Which lines in the material below contain the word "follow"? Copy each of them.
** start of Given data **
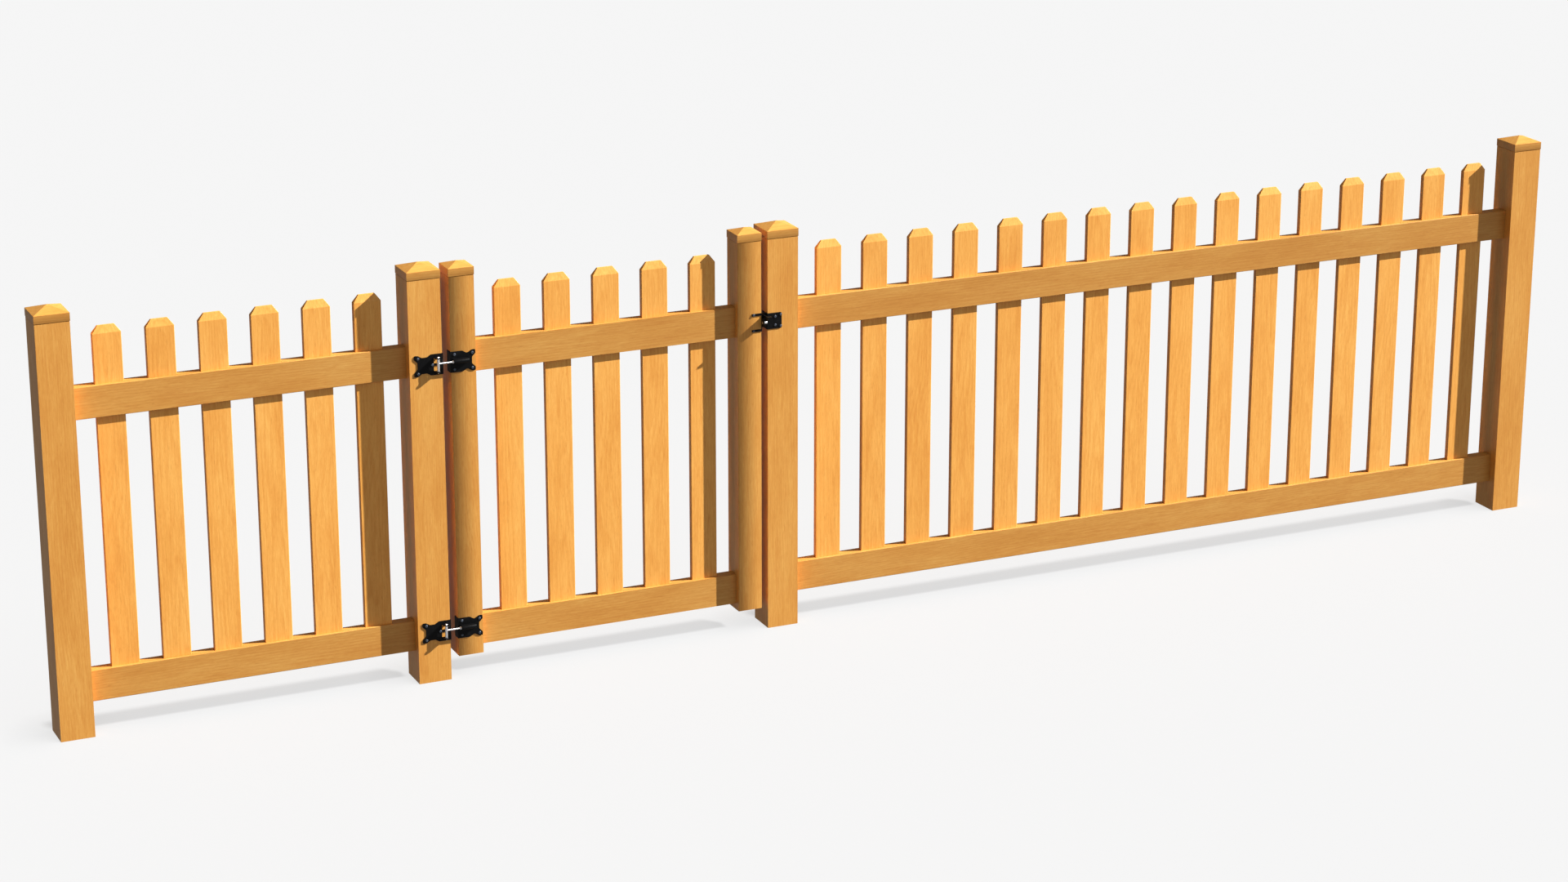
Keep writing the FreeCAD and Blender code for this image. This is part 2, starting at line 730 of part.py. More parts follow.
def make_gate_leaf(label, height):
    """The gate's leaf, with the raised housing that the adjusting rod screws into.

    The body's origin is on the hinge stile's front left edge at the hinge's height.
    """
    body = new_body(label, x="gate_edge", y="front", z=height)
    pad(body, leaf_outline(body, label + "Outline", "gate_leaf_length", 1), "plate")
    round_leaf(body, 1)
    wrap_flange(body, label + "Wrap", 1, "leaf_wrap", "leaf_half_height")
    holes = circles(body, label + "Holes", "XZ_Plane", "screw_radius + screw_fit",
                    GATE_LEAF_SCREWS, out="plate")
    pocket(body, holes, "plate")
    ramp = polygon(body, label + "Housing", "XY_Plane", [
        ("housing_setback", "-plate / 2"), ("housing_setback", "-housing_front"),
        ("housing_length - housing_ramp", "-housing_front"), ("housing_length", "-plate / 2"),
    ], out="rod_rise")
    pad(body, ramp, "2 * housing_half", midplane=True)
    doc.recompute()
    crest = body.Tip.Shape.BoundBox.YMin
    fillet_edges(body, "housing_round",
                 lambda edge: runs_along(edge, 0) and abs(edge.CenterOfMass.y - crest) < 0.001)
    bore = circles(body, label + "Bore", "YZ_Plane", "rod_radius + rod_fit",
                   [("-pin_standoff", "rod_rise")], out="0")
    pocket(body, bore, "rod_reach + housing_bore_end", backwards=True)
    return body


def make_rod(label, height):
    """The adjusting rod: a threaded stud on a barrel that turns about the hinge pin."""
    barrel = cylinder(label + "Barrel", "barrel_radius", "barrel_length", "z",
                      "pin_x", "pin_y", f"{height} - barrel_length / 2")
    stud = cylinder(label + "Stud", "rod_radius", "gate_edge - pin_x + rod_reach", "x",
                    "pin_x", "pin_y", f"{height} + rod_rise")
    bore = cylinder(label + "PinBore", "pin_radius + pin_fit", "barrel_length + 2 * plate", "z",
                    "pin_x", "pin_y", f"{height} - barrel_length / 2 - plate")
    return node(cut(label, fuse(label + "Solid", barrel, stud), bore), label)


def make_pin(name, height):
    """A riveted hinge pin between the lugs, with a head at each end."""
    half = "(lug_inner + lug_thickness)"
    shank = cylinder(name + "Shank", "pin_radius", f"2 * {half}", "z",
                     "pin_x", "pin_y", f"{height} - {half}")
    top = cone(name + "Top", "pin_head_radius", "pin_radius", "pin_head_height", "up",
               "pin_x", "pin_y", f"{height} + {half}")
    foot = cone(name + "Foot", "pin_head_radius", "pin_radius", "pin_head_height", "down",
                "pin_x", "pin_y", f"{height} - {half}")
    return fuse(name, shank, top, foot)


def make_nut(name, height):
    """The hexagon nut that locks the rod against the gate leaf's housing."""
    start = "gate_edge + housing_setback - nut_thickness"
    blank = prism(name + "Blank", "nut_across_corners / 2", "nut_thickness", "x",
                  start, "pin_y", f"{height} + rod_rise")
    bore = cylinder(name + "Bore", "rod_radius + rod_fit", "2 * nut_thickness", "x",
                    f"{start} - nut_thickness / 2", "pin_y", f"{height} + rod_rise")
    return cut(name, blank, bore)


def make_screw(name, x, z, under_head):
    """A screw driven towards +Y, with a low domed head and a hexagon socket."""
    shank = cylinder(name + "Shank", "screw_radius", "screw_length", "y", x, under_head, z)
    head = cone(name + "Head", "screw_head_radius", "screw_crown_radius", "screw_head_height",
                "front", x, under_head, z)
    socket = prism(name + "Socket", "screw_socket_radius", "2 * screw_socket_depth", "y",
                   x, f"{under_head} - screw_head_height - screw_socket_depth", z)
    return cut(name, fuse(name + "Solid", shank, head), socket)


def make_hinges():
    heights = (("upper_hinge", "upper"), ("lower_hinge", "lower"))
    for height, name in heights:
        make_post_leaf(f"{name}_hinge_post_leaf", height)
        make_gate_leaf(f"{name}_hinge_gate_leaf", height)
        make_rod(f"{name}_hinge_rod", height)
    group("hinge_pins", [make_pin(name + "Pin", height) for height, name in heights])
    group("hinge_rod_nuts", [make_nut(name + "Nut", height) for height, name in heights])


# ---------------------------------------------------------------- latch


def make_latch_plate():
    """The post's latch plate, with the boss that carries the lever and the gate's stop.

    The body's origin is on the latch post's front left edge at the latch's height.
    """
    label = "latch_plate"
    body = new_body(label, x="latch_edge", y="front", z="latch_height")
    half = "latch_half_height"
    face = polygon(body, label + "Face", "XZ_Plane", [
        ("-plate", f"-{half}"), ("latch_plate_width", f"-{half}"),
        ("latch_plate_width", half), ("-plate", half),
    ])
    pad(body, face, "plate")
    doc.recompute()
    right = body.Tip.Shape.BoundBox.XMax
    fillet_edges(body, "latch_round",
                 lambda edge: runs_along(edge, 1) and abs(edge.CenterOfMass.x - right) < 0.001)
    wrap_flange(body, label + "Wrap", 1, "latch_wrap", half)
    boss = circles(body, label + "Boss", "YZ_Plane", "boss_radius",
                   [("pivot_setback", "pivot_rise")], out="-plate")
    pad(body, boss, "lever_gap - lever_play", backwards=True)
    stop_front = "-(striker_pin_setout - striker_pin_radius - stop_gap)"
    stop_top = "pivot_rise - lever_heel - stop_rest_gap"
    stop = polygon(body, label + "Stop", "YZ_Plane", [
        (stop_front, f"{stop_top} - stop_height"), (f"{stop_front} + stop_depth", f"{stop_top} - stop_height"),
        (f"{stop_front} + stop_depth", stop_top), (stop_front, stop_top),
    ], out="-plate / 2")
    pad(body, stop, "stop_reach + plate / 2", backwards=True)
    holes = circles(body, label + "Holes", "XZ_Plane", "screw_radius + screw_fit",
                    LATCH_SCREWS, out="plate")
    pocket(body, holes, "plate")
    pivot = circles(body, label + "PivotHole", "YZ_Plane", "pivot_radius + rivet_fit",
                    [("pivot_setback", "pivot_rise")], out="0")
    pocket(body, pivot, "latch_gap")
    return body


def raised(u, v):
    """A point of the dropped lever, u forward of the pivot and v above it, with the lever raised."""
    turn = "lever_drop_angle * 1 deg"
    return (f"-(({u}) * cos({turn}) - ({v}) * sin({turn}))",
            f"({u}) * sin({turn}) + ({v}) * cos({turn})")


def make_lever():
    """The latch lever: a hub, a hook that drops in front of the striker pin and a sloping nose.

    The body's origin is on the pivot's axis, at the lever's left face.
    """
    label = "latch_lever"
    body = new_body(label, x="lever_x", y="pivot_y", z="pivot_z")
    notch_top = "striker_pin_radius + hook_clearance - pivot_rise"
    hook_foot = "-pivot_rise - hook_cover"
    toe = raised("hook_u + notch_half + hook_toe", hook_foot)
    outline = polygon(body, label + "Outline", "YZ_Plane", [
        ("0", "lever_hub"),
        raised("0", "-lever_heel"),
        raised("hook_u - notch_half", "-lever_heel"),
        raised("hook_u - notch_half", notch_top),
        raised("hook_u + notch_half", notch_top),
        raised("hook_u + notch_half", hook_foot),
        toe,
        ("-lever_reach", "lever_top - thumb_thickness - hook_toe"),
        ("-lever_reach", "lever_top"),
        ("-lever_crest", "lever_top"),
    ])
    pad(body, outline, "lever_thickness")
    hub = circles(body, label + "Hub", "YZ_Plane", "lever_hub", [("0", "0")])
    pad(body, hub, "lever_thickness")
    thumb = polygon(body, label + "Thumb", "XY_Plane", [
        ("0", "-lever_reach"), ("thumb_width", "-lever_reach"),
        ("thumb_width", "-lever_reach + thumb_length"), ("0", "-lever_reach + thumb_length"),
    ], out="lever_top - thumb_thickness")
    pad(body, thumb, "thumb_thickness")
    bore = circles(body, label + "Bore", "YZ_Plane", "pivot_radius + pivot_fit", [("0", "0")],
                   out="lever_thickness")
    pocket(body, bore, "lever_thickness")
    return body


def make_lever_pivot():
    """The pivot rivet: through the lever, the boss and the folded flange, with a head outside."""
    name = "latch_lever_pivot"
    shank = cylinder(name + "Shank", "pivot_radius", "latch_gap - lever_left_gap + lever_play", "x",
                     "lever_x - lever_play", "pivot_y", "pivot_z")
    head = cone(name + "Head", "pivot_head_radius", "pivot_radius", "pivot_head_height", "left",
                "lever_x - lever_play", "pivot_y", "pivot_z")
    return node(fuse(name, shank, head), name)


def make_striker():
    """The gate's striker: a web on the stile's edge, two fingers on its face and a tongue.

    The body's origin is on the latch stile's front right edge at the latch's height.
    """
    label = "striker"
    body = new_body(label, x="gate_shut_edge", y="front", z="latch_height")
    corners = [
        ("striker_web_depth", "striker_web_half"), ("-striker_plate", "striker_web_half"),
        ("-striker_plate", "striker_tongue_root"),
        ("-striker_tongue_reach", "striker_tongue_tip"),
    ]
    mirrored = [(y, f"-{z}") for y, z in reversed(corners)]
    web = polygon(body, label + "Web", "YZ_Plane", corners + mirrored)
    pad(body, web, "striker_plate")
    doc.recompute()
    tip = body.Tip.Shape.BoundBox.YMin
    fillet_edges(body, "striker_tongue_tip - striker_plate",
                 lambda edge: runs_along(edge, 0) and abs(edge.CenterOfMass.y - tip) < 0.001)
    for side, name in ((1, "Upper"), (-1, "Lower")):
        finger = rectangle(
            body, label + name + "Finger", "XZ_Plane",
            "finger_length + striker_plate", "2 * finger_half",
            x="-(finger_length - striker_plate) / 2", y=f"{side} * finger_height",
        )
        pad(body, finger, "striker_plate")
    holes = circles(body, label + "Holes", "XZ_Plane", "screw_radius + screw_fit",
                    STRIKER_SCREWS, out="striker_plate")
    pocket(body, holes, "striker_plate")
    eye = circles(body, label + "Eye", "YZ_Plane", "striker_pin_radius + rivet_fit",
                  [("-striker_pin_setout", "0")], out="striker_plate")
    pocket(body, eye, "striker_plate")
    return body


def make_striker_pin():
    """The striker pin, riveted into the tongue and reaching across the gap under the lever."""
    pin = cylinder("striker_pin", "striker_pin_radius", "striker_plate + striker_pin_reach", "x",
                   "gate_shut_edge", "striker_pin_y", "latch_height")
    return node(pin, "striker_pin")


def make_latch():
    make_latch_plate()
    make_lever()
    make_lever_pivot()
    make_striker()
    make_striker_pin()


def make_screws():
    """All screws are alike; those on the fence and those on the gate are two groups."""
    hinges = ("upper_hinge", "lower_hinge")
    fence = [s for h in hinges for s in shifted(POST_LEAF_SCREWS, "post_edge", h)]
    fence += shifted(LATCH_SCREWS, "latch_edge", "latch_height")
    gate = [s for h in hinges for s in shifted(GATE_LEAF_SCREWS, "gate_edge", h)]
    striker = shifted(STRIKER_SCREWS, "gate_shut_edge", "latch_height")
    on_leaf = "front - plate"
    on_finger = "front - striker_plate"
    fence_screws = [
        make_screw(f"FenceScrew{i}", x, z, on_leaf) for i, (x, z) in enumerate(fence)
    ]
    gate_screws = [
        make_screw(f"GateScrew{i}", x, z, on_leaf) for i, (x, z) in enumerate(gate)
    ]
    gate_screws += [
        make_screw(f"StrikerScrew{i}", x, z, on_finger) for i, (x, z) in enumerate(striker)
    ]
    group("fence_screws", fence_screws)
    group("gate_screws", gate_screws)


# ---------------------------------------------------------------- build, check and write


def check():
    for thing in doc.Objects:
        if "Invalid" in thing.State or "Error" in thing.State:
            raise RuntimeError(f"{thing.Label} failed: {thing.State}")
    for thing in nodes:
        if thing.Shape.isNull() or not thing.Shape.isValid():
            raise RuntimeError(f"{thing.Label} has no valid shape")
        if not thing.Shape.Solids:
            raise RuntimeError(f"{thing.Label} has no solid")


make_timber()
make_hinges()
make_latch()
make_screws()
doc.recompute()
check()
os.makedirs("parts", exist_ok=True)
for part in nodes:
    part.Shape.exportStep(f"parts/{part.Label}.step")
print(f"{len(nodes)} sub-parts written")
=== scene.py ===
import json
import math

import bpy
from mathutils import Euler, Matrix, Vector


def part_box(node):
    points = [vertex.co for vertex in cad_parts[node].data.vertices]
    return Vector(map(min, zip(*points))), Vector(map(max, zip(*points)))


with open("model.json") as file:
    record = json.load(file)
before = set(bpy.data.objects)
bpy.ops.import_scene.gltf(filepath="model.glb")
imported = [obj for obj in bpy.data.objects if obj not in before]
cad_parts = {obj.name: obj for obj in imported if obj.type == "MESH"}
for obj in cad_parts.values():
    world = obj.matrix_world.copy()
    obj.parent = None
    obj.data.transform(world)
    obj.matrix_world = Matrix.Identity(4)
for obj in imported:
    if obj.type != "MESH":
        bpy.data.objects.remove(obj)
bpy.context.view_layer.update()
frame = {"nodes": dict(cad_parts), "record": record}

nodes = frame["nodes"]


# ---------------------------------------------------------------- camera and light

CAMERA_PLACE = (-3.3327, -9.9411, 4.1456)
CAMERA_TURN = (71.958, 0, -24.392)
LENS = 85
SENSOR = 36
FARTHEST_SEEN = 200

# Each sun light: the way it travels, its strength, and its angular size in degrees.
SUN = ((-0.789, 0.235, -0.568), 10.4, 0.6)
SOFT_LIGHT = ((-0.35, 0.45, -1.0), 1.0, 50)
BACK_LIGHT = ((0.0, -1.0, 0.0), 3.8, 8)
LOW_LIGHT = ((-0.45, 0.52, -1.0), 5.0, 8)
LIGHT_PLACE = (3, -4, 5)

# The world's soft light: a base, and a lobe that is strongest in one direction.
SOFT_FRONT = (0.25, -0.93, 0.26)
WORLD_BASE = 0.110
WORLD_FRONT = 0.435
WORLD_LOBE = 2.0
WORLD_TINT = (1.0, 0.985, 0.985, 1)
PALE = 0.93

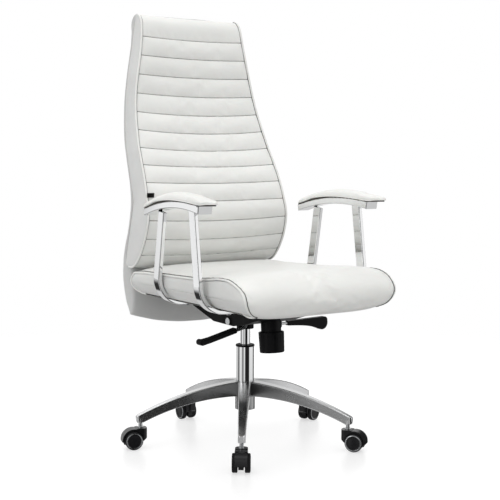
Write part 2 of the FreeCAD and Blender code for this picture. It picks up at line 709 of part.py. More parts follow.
** end of Given data **
■ **Task solution**:
Keep writing the FreeCAD and Blender code for this image. This is part 2, starting at line 730 of part.py. More parts follow.
Write part 2 of the FreeCAD and Blender code for this picture. It picks up at line 709 of part.py. More parts follow.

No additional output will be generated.